All literary readings, of course, aren't worthless or financial failures. Quite the contrary, the good ones are exactly the ones that are more like parties than like readings. The format though is in need of serious rethinking. Until someone invents a less degrading alternative, I will have to content myself with passing the microphone down the row to the smelly young man with a French cough. Or perhaps, one of these days, I will lose it like Rimbaud and walk out of a bookstore grumbling the word “bullshit,” followed perhaps by the annoyed glances of the audience and a heavy, ponderous—and perhaps welcome—silence.
Footnotes
#1: It’s worth mentioning that by this
point in the life of the book, a minority of the audience will have
actually read it. In the case of debut authors, the aspect of a
literary reading can prove particularly daunting, considering that a
majority of the audience has probably never read a word you’ve ever
written aside from the snatches that were included in reviews.
#2: How great is the gulf symbolized by that harmless ampersand! It might more accurately be nicknamed the Q vs. A.
#3:
The microphone business, of course, is not nearly as demeaning as when
an author exhorts the members of an audience—if it’s a small
audience—to arrange their chairs in a circle.

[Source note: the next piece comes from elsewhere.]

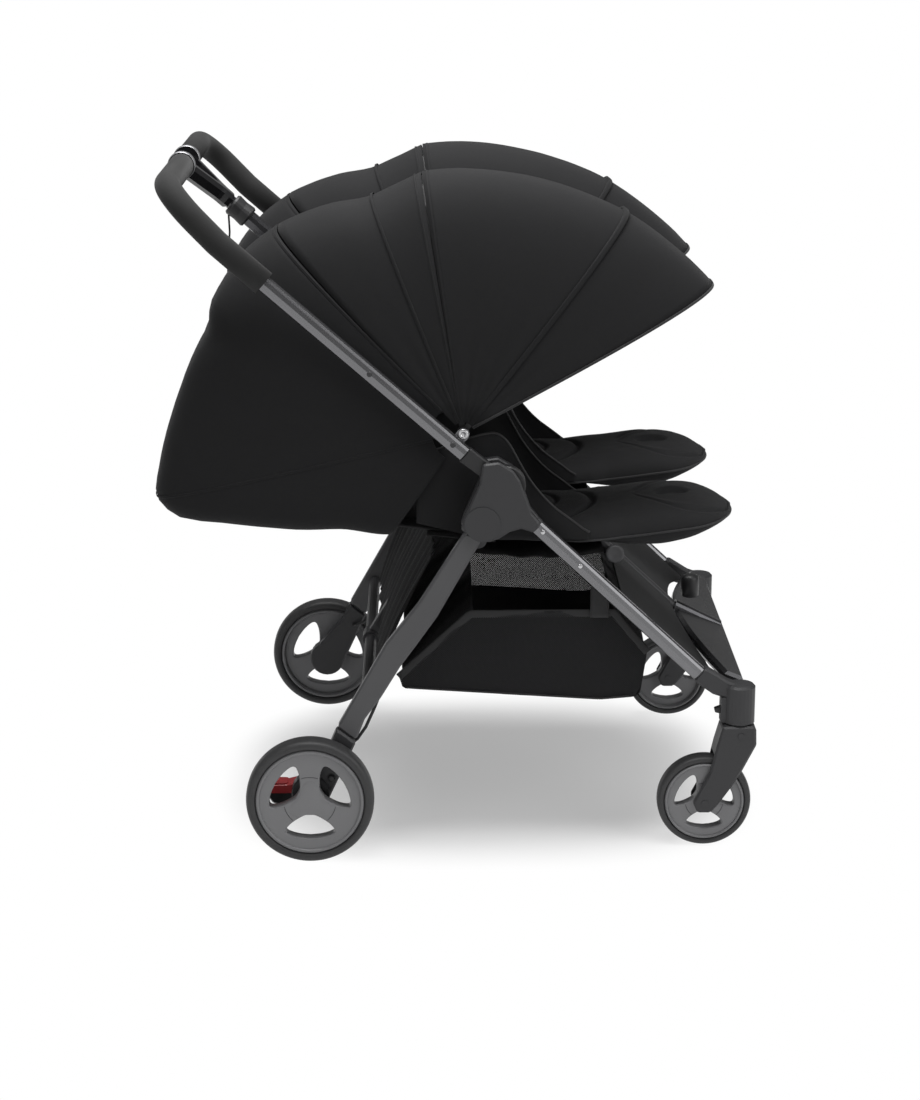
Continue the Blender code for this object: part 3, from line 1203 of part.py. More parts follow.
def leg_rest(side):
    """Padded leg rest: rounded front, sloped top, barrel and pins on its hinge."""
    middle = cabin(side)
    straight = LEG_REST_TIP - 0.075
    ring = [(LEG_REST_BACK, -LEG_REST_HALF_WIDTH)]
    for k in range(10):
        angle = -pi / 2 + pi * k / 9
        ring.append((straight + 0.075 * cos(angle), LEG_REST_HALF_WIDTH * sin(angle)))
    ring.append((LEG_REST_BACK, LEG_REST_HALF_WIDTH))
    height = LEG_REST_PEAK - LEG_REST_BOTTOM
    body = slab("rest", (ring,), height, Matrix.Translation(
        (0, middle, (LEG_REST_PEAK + LEG_REST_BOTTOM) / 2)), 0.008)
    side_ring = ((LEG_REST_BACK - 0.01, LEG_REST_BOTTOM - 0.01),
                 (LEG_REST_TIP + 0.01, LEG_REST_BOTTOM + 0.004),
                 (LEG_REST_TIP + 0.01, LEG_REST_PEAK - 0.010), (0.372, LEG_REST_PEAK + 0.001),
                 (0.330, LEG_REST_PEAK + 0.001), (LEG_REST_BACK - 0.01, LEG_REST_TOP - 0.004))
    trim = slab("trim", (side_ring,), 0.4, side_view(middle))
    body = boolean(body, (trim,), "INTERSECT")
    ear_inner = SEAT_HALF_WIDTH - EAR_THICKNESS
    barrel = disc("barrel", LEG_REST_BARREL, across_at(LEG_REST_AXIS, middle),
                  -ear_inner + SIDE_PLAY, ear_inner - SIDE_PLAY, 14)
    arm = slab("arm", (((LEG_REST_AXIS.x, LEG_REST_AXIS.y - LEG_REST_BARREL * 0.6),
                        (LEG_REST_BACK + 0.014, LEG_REST_BOTTOM + 0.004),
                        (LEG_REST_BACK + 0.014, LEG_REST_BOTTOM + 0.018),
                        (LEG_REST_AXIS.x + 0.003, LEG_REST_AXIS.y + LEG_REST_BARREL * 0.9)),),
               2 * LEG_REST_HALF_WIDTH - 0.02, side_view(middle))
    pins = disc("pins", LEG_REST_PIN_RADIUS, across_at(LEG_REST_AXIS, middle),
                -SEAT_HALF_WIDTH, SEAT_HALF_WIDTH, 12)
    node(f"leg_rest_{hand(side)}", fused(body, arm, barrel, pins), padding,
         at_y(LEG_REST_AXIS, middle))


def backrest(side):
    """Reclining back board with its cushion and the barrel round the seat tube."""
    middle = cabin(side)
    up = Vector((cos(radians(BACKREST_ANGLE)), sin(radians(BACKREST_ANGLE))))
    length = BACKREST_LENGTH - BACKREST_ROOT
    root = SEAT_AXIS + up * (BACKREST_ROOT + length / 2)
    frame = (plane(root, up) @ Matrix.Translation((0, middle, 0))
             @ Matrix.Rotation(pi, 4, "X") @ Matrix.Translation((0, 0, -BACKREST_THICKNESS)))
    board = cushion("board", (length, 2 * BACKREST_HALF_WIDTH, BACKREST_THICKNESS), 0.10,
                    BACKREST_CROWN, frame)
    barrel = disc("barrel", BARREL_RADIUS, across_at(SEAT_AXIS, middle),
                  -BACKREST_HALF_WIDTH + 0.006, BACKREST_HALF_WIDTH - 0.006, 14)
    normal = Vector((up.y, -up.x))
    web_end = SEAT_AXIS + up * (BACKREST_ROOT + 0.030)
    web = slab("web", ((SEAT_AXIS + normal * -0.001, SEAT_AXIS - normal * 0.0095,
                        web_end - normal * 0.014, web_end - normal * 0.006),),
               2 * BACKREST_HALF_WIDTH - 0.03, side_view(middle))
    bore = disc("bore", CROSS_TUBE_RADIUS + GAP, across_at(SEAT_AXIS, middle), -0.2, 0.2, 12)
    made = cut(fused(board, barrel, web), bore)
    node(f"backrest_{hand(side)}", made, padding, at_y(SEAT_AXIS, middle))


# Hood bows
def arch(half_width, reach, power, start, count):
    """An arch over the cabin in its own plane: (across, up) points."""
    first = math_asin_power(start / reach, power)
    ring = []
    for k in range(count + 1):
        angle = first + (pi - 2 * first) * k / count
        ring.append((half_width * power_curve(cos(angle), power),
                     reach * power_curve(sin(angle), power)))
    return ring


def math_asin_power(share, power):
    """The angle at which an arch reaches a share of its height."""
    sine = share ** (power / 2)
    return atan2(sine, (1 - sine * sine) ** 0.5)


def hood_frame(side, angle):
    """The plane of an arch through the hood axis: local x across, local y up the arch."""
    turn = radians(angle)
    up = Vector((cos(turn), 0, sin(turn)))
    across = Vector((0, 1, 0))
    matrix = Matrix((across, up, across.cross(up))).transposed().to_4x4()
    return Matrix.Translation(at_y(HOOD_AXIS, cabin(side))) @ matrix


def fan_value(fan, angle, column):
    """Interpolate a fan's reach or power smoothly at an angle."""
    for low, high in zip(fan, fan[1:]):
        if min(low[0], high[0]) - 0.001 <= angle <= max(low[0], high[0]) + 0.001:
            share = (angle - low[0]) / (high[0] - low[0])
            return low[column] + (high[column] - low[column]) * share
    return fan[-1][column]


def bow(name, side, angle, fan, half_width):
    """A flat arched bow with an eye at each end, on the hood axis."""
    frame = hood_frame(side, angle)
    reach = fan_value(fan, angle, 1) - BOW_INSET
    power = fan_value(fan, angle, 2)
    outer = arch(half_width, reach, power, 0.0001, BOW_POINTS)
    inner = arch(half_width - BOW_THICKNESS, reach - BOW_THICKNESS, power, 0.0001, BOW_POINTS)
    made = slab(name, (outer + inner[::-1],), BOW_WIDTH, frame)
    for end in (-1, 1):
        low, high = sorted((end * (half_width - BOW_THICKNESS + GAP), end * (half_width - GAP)))
        spot = across_at(HOOD_AXIS, cabin(side))
        eye = disc("eye", BOW_EYE_RADIUS, spot, low, high)
        hole = disc("hole", HOOD_PIN_RADIUS + GAP, spot, low - SIDE_PLAY, high + SIDE_PLAY, 10)
        made = cut(fused(made, eye), hole)
    node(f"{name}_{hand(side)}", made, black_plastic, at_y(HOOD_AXIS, cabin(side)))


# Hood fabric and back shell
def fan_stops(fan, first, last):
    """The fan's own angles between its two seams, with one more in each wide gap."""
    stops = [min(max(entry[0], first), last) for entry in fan]
    middles = [(low + high) / 2 for low, high in zip(stops, stops[1:])
               if high - low > FAN_WIDE_STEP]
    return sorted(stops + middles)


def fan_shell(name, side, fan, first, last):
    """Fabric stretched over arches that fan round the hood axis."""
    shape = bmesh.new()
    rows = []
    stops = fan_stops(fan, first, last)
    for angle in stops:
        frame = hood_frame(side, angle)
        ring = arch(HOOD_HALF_WIDTH, fan_value(fan, angle, 1), fan_value(fan, angle, 2), FAN_INNER,
                    ARCH_POINTS)
        rows.append([shape.verts.new(frame @ Vector((x, y, 0))) for x, y in ring])
    for low, high in zip(rows, rows[1:]):
        for k in range(len(low) - 1):
            shape.faces.new((low[k], low[k + 1], high[k + 1], high[k]))
    bmesh.ops.recalc_face_normals(shape, faces=shape.faces)
    middle = at_y(HOOD_AXIS, cabin(side))
    outward = sum((face.normal.dot(face.calc_center_median() - middle) for face in shape.faces), 0)
    if outward < 0:
        bmesh.ops.reverse_faces(shape, faces=shape.faces)
    mesh = bpy.data.meshes.new(name)
    shape.to_mesh(mesh)
    shape.free()
    holder = link(name, mesh)
    skin = holder.modifiers.new("skin", "SOLIDIFY")
    skin.thickness = FABRIC_THICKNESS
    skin.offset = -1
    made = solid(holder)
    node(f"{name}_{hand(side)}", made, fabric, at_y(HOOD_AXIS, cabin(side)), 60)


def hoods(side):
    seam = degrees(SEAM_GAP / FRONT_FAN[-1][1])
    fan_shell("hood_front_fabric", side, FRONT_FAN, FRONT_FAN[0][0], MID_BOW_ANGLE - seam / 2)
    fan_shell("hood_rear_fabric", side, REAR_FAN, MID_BOW_ANGLE + seam / 2,
              BACK_SEAM_ANGLE - seam / 2)
    fan_shell("back_shell", side, BACK_FAN, BACK_SEAM_ANGLE + seam / 2, BACK_FAN[-1][0])
    bow("front_bow", side, FRONT_BOW_ANGLE, FRONT_FAN, FRONT_BOW_HALF)
    bow("mid_bow", side, MID_BOW_ANGLE, FRONT_FAN, MID_BOW_HALF)


# Whole stroller
for side in SIDES:
    wheels(side)
    fork(side)
    swivel_housing(side)
    swivel_lock(side)
    front_leg(side)
    hub_plate(side)
    hub_cover(side)
    foot_panel(side)
    push_tube(side)
    push_collar(side)
    grip(side)
    rear_leg(side)
    brake_housing(side)
    seat(side)
    leg_rest(side)
    backrest(side)
    hoods(side)
centre_spine()
front_bar()
handle_bar()
handle_yoke()
centre_tube()
release_sleeve()
wrist_strap()
rear_crossbar()
brake_pedal()
brake_cable()
basket()
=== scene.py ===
# %% [markdown]
# # A side-by-side double stroller
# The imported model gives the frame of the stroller: tubes, hubs, forks and wheels, all in metres.
# This notebook dresses it. Hard pieces that already have the right shape get a better finish.
# Cloth, cushions and small fasteners are made here, because cloth is where a plain solid looks
# least like the real thing.

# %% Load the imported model
import bmesh
import bpy
from math import atan2, cos, exp, hypot, pi, radians, sin, tan
from mathutils import Matrix, Vector, noise


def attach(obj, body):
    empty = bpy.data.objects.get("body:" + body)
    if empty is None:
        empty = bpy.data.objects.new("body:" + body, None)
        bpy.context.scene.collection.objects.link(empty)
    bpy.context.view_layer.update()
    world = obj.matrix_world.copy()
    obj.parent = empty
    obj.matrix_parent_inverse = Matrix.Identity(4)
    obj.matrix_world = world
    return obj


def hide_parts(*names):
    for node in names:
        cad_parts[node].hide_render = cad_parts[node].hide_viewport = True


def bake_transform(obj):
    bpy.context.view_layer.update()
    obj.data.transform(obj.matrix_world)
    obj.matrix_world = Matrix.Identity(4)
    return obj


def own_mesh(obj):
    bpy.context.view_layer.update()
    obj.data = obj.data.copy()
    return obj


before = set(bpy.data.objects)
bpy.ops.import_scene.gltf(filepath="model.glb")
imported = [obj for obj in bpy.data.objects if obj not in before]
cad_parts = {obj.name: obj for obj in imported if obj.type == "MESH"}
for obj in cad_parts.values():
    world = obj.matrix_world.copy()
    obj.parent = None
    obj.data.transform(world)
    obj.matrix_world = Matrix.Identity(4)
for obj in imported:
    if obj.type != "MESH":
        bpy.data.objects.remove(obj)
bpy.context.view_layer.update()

# %% [markdown]
# ## Camera, floor and light
# A product photograph like this one is taken with a long lens from a little above the handle.
# The lens and the two angles below give the same view. The floor and backdrop are white by their
# own colour for what the camera and the glossy pieces see, so no extra lamp has to burn them out.

# %% Camera
LONG_SIDE_MM = 36.0
FOCAL_PIXELS = 2569.3
PHOTO_HEIGHT = 1100
CAMERA_PLACE = (-0.043, -3.9395, 1.4548)
CAMERA_PITCH = radians(15.298)
CAMERA_YAW = radians(0.735)


def add_object(name, data):
    """A new object in the scene, for a mesh, a lamp, a curve or a lens."""
    made = bpy.data.objects.new(name, data)
    bpy.context.collection.objects.link(made)
    return made


lens = bpy.data.cameras.new("product_lens")
lens.sensor_width = LONG_SIDE_MM
lens.lens = FOCAL_PIXELS * LONG_SIDE_MM / PHOTO_HEIGHT
camera = add_object("product_camera", lens)
camera.location = CAMERA_PLACE
camera.rotation_euler = (pi / 2 - CAMERA_PITCH, 0, -CAMERA_YAW)
bpy.context.scene.camera = camera
print("lens", round(lens.lens, 2), "mm")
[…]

(Photo from Mr November's flickr.)



Put Colm Tóibín on your list of "reading-able" authors. And get a schedule from 192 Books*!
*No relation.
Posted by: R J Keefe | Tuesday, April 17, 2007 at 02:55 PM
i go to a lot of readings, more often than not small press readings of poetry; some are more interesting than others, but i do find it gives me the opportunity to meet and chat with the writer and to hear the poetry in the way that he/she interpret it. now with podcasts and audio files of readings, i suppose some of this might be less relevant; however it's like asking why people go to concerts when they can just listen to the cd. it's similar. i love hearing a writer read his/her own words.